Mr. Chen still faces an uphill struggle to achieve formal independence for Taiwan, the main goal of his core political constituency. His approval ratings have sunk below 30 percent in some recent polls. The Taiwan legislature, which would have to approve changes to the island's constitution, is controlled by the Nationalists, who favor more cordial ties with the mainland.

Moreover, the United States, Taiwan's only major military and political partner, has tried to check creeping moves toward independence. Washington needs China's help in managing pressing problems like the nuclear programs in North Korea and Iran, and seems determined to prevent Taiwan from undermining diplomatic ties to Beijing.

Even so, the scrapping of the unification council, which Mr. Chen first signaled in late January, was widely viewed in Beijing as a test of how successfully the United States could constrain Mr. Chen.

After a concerted diplomatic push by the Bush administration, Mr. Chen modified the wording of his order, saying the council would "cease to function" rather than be abolished, the term he had used in January. He also reiterated his pledge to maintain the status quo in cross-strait relations.

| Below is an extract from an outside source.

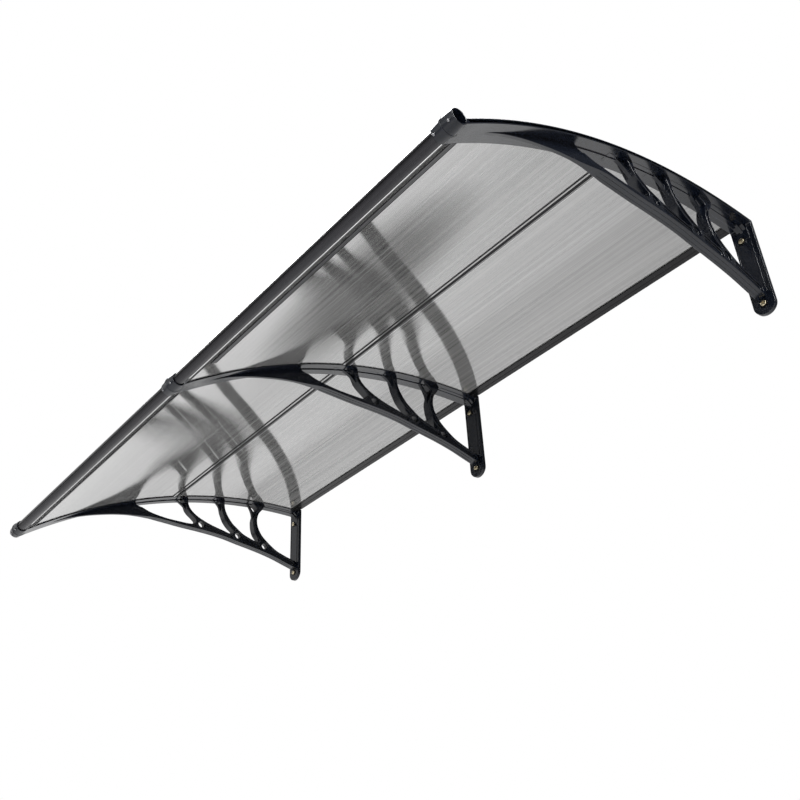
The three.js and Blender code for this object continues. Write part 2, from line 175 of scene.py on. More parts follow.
def spline(points, step=5.0):
    """A curve through the points, with a point about every step."""
    p = [np.asarray(q, float) for q in points]
    if len(p) < 3:
        return [tuple(q) for q in p]
    p = [2 * p[0] - p[1]] + p + [2 * p[-1] - p[-2]]
    out = []
    for i in range(1, len(p) - 2):
        a, b, c, d = p[i - 1 : i + 3]
        n = max(1, int(math.ceil(np.linalg.norm(c - b) / step)))
        t0 = 0.0
        t1 = t0 + max(np.linalg.norm(b - a), 1e-6) ** 0.5
        t2 = t1 + max(np.linalg.norm(c - b), 1e-6) ** 0.5
        t3 = t2 + max(np.linalg.norm(d - c), 1e-6) ** 0.5
        for k in range(n):
            t = t1 + (t2 - t1) * k / n
            a1 = (t1 - t) / (t1 - t0) * a + (t - t0) / (t1 - t0) * b
            a2 = (t2 - t) / (t2 - t1) * b + (t - t1) / (t2 - t1) * c
            a3 = (t3 - t) / (t3 - t2) * c + (t - t2) / (t3 - t2) * d
            b1 = (t2 - t) / (t2 - t0) * a1 + (t - t0) / (t2 - t0) * a2
            b2 = (t3 - t) / (t3 - t1) * a2 + (t - t1) / (t3 - t1) * a3
            out.append(tuple((t2 - t) / (t2 - t1) * b1 + (t - t1) / (t2 - t1) * b2))
    out.append(tuple(p[-2]))
    return out


def soften(loop, corner=35.0, fillet=2.0, step=5.0, arc_n=4):
    """Runs between corners become smooth curves, and each corner gets a small fillet."""
    p = [np.asarray(q, float) for q in loop]
    n = len(p)
    turn = []
    for i in range(n):
        a, b = p[i] - p[i - 1], p[(i + 1) % n] - p[i]
        c = np.dot(a, b) / max(np.linalg.norm(a) * np.linalg.norm(b), 1e-9)
        turn.append(math.degrees(math.acos(max(-1, min(1, c)))))
    corners = [i for i in range(n) if turn[i] > corner]
    if not corners:
        closed = [tuple(q) for q in p]
        return spline(closed[-1:] + closed + closed[:2], step)[0:-1]
    runs = []
    for j, c in enumerate(corners):
        e = corners[(j + 1) % len(corners)]
        if e <= c:
            e += n
        runs.append(spline([tuple(p[k % n]) for k in range(c, e + 1)], step))
    out = []
    for j, run in enumerate(runs):
        nxt = runs[(j + 1) % len(runs)]
        body = list(run)
        out.append((body, nxt))
    done = []
    cut = []
    for body, nxt in out:
        corner_pt = np.asarray(body[-1])

        def walk(points, d):
            left = d
            for k in range(len(points) - 1):
                a, b = np.asarray(points[k]), np.asarray(points[k + 1])
                seg = np.linalg.norm(b - a)
                if seg >= left:
                    return k, a + (b - a) * left / max(seg, 1e-9)
                left -= seg
            return len(points) - 2, np.asarray(points[-1])

        total_a = sum(np.linalg.norm(np.subtract(body[k + 1], body[k])) for k in range(len(body) - 1))
        total_b = sum(np.linalg.norm(np.subtract(nxt[k + 1], nxt[k])) for k in range(len(nxt) - 1))
        d = min(fillet, 0.42 * total_a, 0.42 * total_b)
        ka, pa = walk(body[::-1], d)
        kb, pb = walk(nxt, d)
        bez = [
            tuple((1 - t) ** 2 * pa + 2 * t * (1 - t) * corner_pt + t * t * pb)
            for t in (i / arc_n for i in range(arc_n + 1))
        ]
        cut.append((ka, kb, bez))
    m = len(runs)
    for j in range(m):
        start_skip = cut[j - 1][1]
        end_skip = cut[j][0]
        body = runs[j]
        done += [body[k] for k in range(start_skip + 1, len(body) - 1 - end_skip)]
        done += cut[j][2]
    clean = []
    for q in done:
        if not clean or math.hypot(q[0] - clean[-1][0], q[1] - clean[-1][1]) > 0.05:
            clean.append((float(q[0]), float(q[1])))
    if math.hypot(clean[0][0] - clean[-1][0], clean[0][1] - clean[-1][1]) < 0.05:
        clean.pop()
    return clean


# ------------------------------------------------------------------ meshes
def to_m(co):
    co = np.asarray(co, float).copy()
    co[:, 2] -= BOLT_MID
    return co * 0.001


def build(name, verts, faces):
    me = bpy.data.meshes.new(name)
    me.from_pydata([tuple(v) for v in to_m(verts)], [], faces)
    bm = bmesh.new()
    bm.from_mesh(me)
    bmesh.ops.remove_doubles(bm, verts=bm.verts, dist=1e-6)
    bmesh.ops.dissolve_degenerate(bm, edges=bm.edges, dist=1e-7)
    bmesh.ops.recalc_face_normals(bm, faces=bm.faces)
    if bm.calc_volume(signed=True) < 0:
        bmesh.ops.reverse_faces(bm, faces=bm.faces)
    bm.to_mesh(me)
    bm.free()
    ob = bpy.data.objects.new(name, me)
    scene.collection.objects.link(ob)
    return ob


AXES = {
    "x": lambda u, v, w: (w, u, v),  # outline in y, z; carried along x
    "y": lambda u, v, w: (u, w, v),  # outline in x, z; carried along y
}


def stack(name, levels, axis="x"):
    """levels: (w, [outer, hole, ...]) with matching outlines; closed by a cap at each end."""
    put = AXES[axis]
    verts, faces, rings = [], [], []
    for w, loops in levels:
        row = []
        for loop in loops:
            row.append(list(range(len(verts), len(verts) + len(loop))))
            verts += [put(q[0], q[1], w) for q in loop]
        rings.append(row)
    for a, b in zip(rings, rings[1:]):
        for la, lb in zip(a, b):
            n = len(la)
            faces += [(la[k], la[(k + 1) % n], lb[(k + 1) % n], lb[k]) for k in range(n)]
    for which in (0, -1):
        loops = [[Vector((q[0], q[1], 0)) for q in loop] for loop in levels[which][1]]
        flat = [i for ring in rings[which] for i in ring]
        for t in tessellate_polygon(loops):
            tri = tuple(flat[i] for i in t)
            faces.append(tri)
    return build(name, verts, faces)


def prism(name, outer, x0, x1, holes=(), r=0.8, steps=3, axis="x", ends=(True, True)):
    """A solid with rounded edges round both its faces."""
    loops = [turned_to(outer, True)] + [turned_to(h, False) for h in holes]

    def at(w, d):
        return (w, [inset(q, d) if d else np.asarray(q, float) for q in loops])

    levels = []
    th = [math.pi / 2 * i / steps for i in range(steps + 1)]
    if ends[0] and r > 0:
        levels += [at(x0 + r * (1 - math.cos(t)), r * (1 - math.sin(t))) for t in th]
    else:
        levels += [at(x0, 0)]
    if ends[1] and r > 0:
        levels += [at(x1 - r * (1 - math.cos(t)), r * (1 - math.sin(t))) for t in th[::-1]]
    else:
        levels += [at(x1, 0)]
    return stack(name, levels, axis)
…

The pledge and the wording change appeared to reassure Washington. The State Department issued a statement on Monday noting Mr. Chen's decision not to abolish the council formally, suggesting that Washington considered that a significant concession.

But in Beijing's view, Mr. Chen effectively prevailed over Washington's objections.

"Although he did not use the term 'abolish' and changed the term to 'cease function,' this is merely a word game," China's Taiwan Affairs Office said. "Basically he is tricking the Taiwan people and international opinion."

Yan Xuetong, an international relations expert at Tsinghua University in Beijing, said Mr. Chen had shown that he could manage American pressure. Though Mr. Chen violated his onetime pledge to the United States to leave the unification council in place, he ended up winning tacit American support for his effort to terminate it, Mr. Yan said.

Mr. Huang of People's University gave the United States credit for forcing at least a nominal concession from Mr. Chen, but said China would probably look for President Bush to make a fresh commitment to oppose Taiwanese independence, perhaps during the planned visit of President Hu to Washington in April.

In Taiwan, some lawmakers argued that Mr. Chen's move was vital to preserving a balance in cross-strait relations. Hsiao Bi-khim, an influential lawmaker from Mr. Chen's governing Democratic Progressive Party, said Mr. Chen had been increasingly worried that China had been trying to gain the upper hand.

"He feels that you need to do something drastic to pull things back into balance," she said, adding that she did not expect any further initiatives on sovereignty issues..

Joseph Kahn reported from Beijing for this article, and Keith Bradsher from Taipei.